The Foreign Exchange market, hereafter ‘FOREX’ market, is not only one of the most exciting, volatile, and engaging markets in the investment world, but also the largest market in terms of daily turnover. The BIS Triennial Central Bank Survey (2016) estimates that the total turnover in global foreign exchange markets is 5.1 trillion dollars a day and that is much larger than the turnover in U.S. treasury bonds and the trading volume at the New York Stock Exchange (Barker, 2007). The main players of the FOREX market are institutional investors namely dealers, banks (including central banks), and investment funds. Their shares in the trading volume are 42%, 22% and 16%, respectively (BIS, 2016). While the central banks use the FOREX markets to carry out monetary policies or to protect the value of money, corporations trade currency for global business operations and to hedge risk. The recent advances in electronic trading and its institutional trading adaptations have shifted the balance of the market participation from banks and other financial accounts to big and small ‘market participants’. This has resulted in domestic and global players becoming one of the primary drivers of the market in the recent years. Although the motives of FOREX trading are much more diverse than traders in the capital markets, FOREX market players are generally known to be speculative and return-motivated.
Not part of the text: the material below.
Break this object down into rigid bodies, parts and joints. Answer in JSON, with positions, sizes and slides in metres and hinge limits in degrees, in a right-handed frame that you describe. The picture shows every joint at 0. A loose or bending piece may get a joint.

In general, the transaction volume of individual investors (retail investors) is very low compared with institutional parties, but interestingly, their participation in the FOREX markets has been substantially increasing in last decades (Rime & Schrimpf, 2013). The individual investors base currency trades on a various tools including fundamentals and technical factors such as inflation rate, interest parity, price pattern and technical indicator. Especially, low transaction cost, leverage trading, high liquidity, and resilient lot size have been making the market more attractive for retail investors. Brendan Callan, the president of FOREX Capital Markets in Europe, rationalize this picture by claiming that accessibility of currency news in the mainstream media has led the individual investors to become more comfortable with FOREX trading (Financial Times, 2011). On the other hand, a recent research on the French securities indicates that the FOREX market is much more complex and the risky for small investors than equity markets and 89% of all active retail clients lose their money (AMF, 2014). Nevertheless, many individual investors around the globe have been fallen down or lost millions of dollars in the last years due to widespread fraud (NBCnews, 2012). These experiences have led the regulatory authorities to take actions for individual investors. An example is the case of Turkey where after a series of failures of individual investors, the Turkish Market Regulatory Agency (SPK) has recently raised the minimum investment amount for the FOREX market to limit the entry of individual investors to the market (Republic of Turkey Official Gazette, 2017). Despite these facts and recent failures, the interest of individual investors to the FOREX market is still growing not only in Turkey but also worldwide.

Indeed, poor performance of individual investors is not limited to the FOREX market. Barber and Odean (2013) mention that individual investors in the real world behave differently than the investors in models of traditional finance such as Capital Asset Pricing Model. In this regard, they argue that the investment attitude of the individuals is well explained by the behavioral factors rather than the rational expectations. The research specifies that the individual investors have a tendency to trade frequently. As a result of this overtrading, they face high investment costs, make inefficient stock selections and lose money. Most of them hold undiversified portfolios, which generate high levels of diversifiable risk relying on their past experience and tend to ignore the prescriptive advice of experts. Daniel Kahneman and Amos Tversky, the founding fathers of behavioral finance, clearly state that “human decision-making processes are distorted by inherent biases toward optimism and overconfidence” and “these subjective perceptions, when present to a significant degree in the financial decision-making process, can result in miscalculating the value of an opportunity” (Kahneman & Tversky, 1979).